The Iraqi electoral commission gave those attending the conference another topic for debate by calling for both Iraqi and international observers to monitor the elections and expressing the hope that the United Nations would play an important role in the vote. Among Iraq's neighbours, which are to meet first on Monday ahead of plenary sessions, Iran warned that the first day of the conference, which will focus on regional issues, could be the most contentious. Iranian foreign ministry spokesman Hamid Reza Asefi said his country would "protest against the methods of the United States, insist on the necessity of withdrawing American troops from Iraq and the organisation of elections on schedule."
"They're making us nervous!"
Syria and Turkey have also sought to coordinate their position, especially their concerns over Kurdish autonomy. Both Ankara and Damascus fear that Iraqi Kurdish aspirations for greater self-rule could destabilise their own Kurdish regions.
Turks could have fixed this before the war.
The conference will also bring together Iraq's interim government with officials from the Group of Eight industrialised nations, the Arab League and Organisation of the Islamic Conference (OIC). A 14-point draft Sharm el-Sheikh declaration is based on an Egyptian text that was amended during several preparatory meetings held in Cairo, amid wrangling between France and the United States.
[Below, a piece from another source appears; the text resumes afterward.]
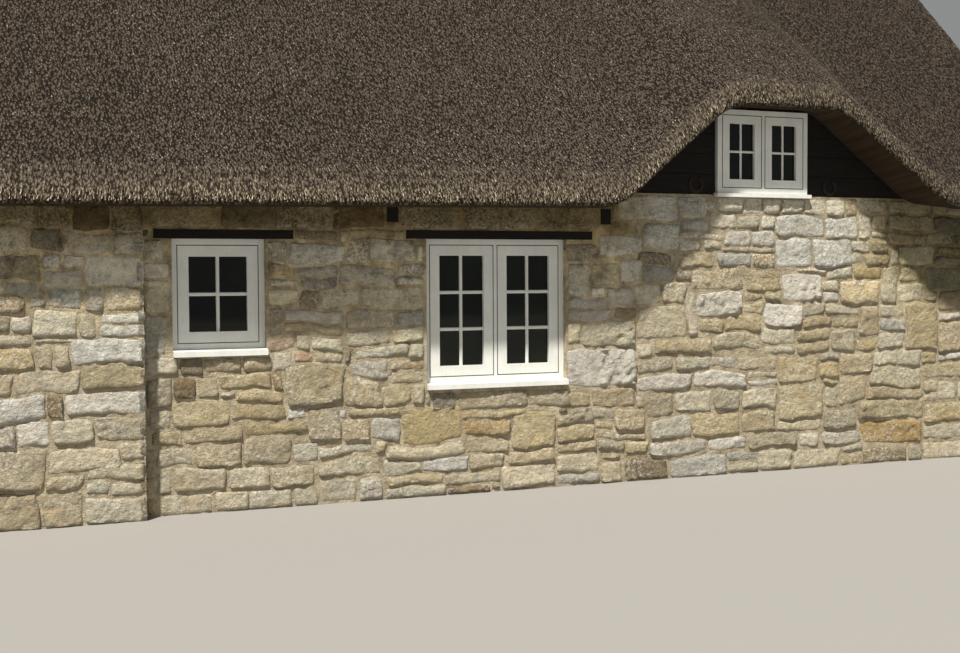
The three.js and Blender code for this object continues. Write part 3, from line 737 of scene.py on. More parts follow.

It stresses "the leading role of the United States Nations in supporting, as circumstances permit, the political process in Iraq", especially in providing support for the holding of elections by the end of January.
Not that the UN could actually lead at this point.
The draft also calls on Iraq's neighbours to prevent militants coming and going from Iraq and stresses that the mandate of US-led troops in the country is not open ended.
Posted by:Steve White

#1  Mandate? they admit we have a mandate?

Someone telephone Chiraq with the news.